Both Angel Eaters and Rattlers, the company said, stand largely on their own, while Antichrists depends a little bit more on its predecessors. Though the three plays ultimately fit together, they also stand on their own as distinct arcs, and unlike other repertory efforts, each play in The Angel Eaters Trilogy features three distinct casts and directors. "There are three different directors with three different visions," explained Jason Paradine, another Flux Founding Member who also plays Osley, Joann's grown nephew, in Rattlers. "However, they all met together at the beginning of the process for several months of production meetings to talk about how the arcs fit together."



In order to bridge the three shows, the same design team worked on all three productions, which "guaranteed continuity," according to Cohn, though not without some challenges.

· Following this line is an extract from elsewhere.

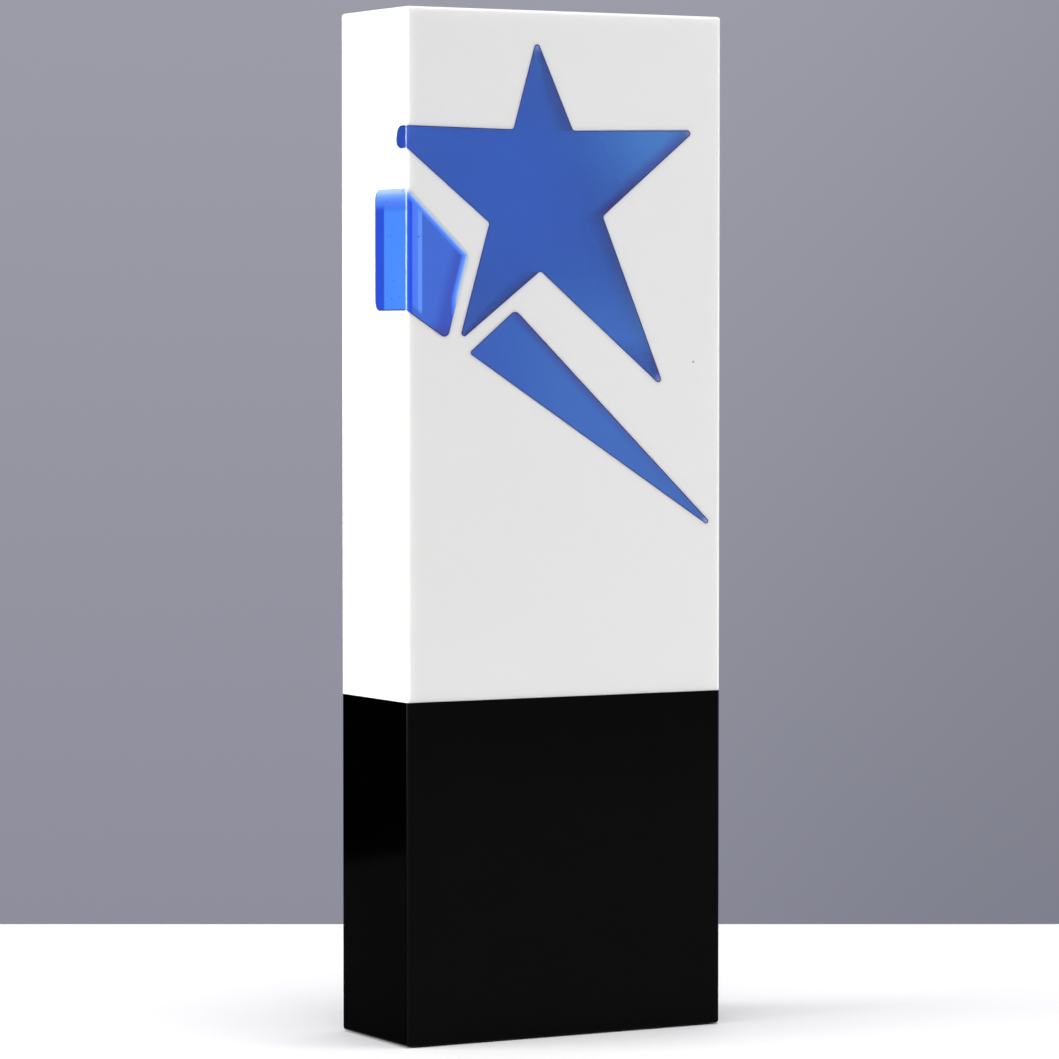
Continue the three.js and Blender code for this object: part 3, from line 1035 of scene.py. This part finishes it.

While casts and directors came and went based on their specific schedules, the technicians were not so lucky. "The sound and light designers [Asa Wember and Jennifer Rathbone] were at the tech tables the entire week before we opened, and even the directors lost sight of that," said Paradine.



Additionally, Flux members insist that the actors link each of the three shows together. "The little details emerge," Cohn said. "They make the connections stick out more."



The three Angel Eaters plays run on alternating nights, but all three run in one day-long Saturday marathon, a la Tom Stoppard's Tony-winning Coast of Utopia trilogy. "The marathon days are exciting," Cohn said. "They have a different kind of energy." They also provide cost-effectiveness in the form of a $40 package deal to catch all three shows together on Saturdays.



Cohn, who works the door, often hears the audience reaction following performances. "People will come to see just one of the shows and then decide to come back and see the other two." Paradine, for his part, finds the process of putting on these shows to be the most gratifying element. "It's exhilarating to completely immerse ourselves in such a neat community-building opportunity."



What's next for The Angel Eaters Trilogy? Another incarnation of Rattlers is already being produced at the Stage Theatre in Fullerton, California. According to its creator, the trilogy might expand even further. "I might re-visit it further down the road," Adams said. "It's still alive in my head, and I'm not done yet. It might become a quintology!"



The Angel Eaters Trilogy is currently playing at the Wings Theatre.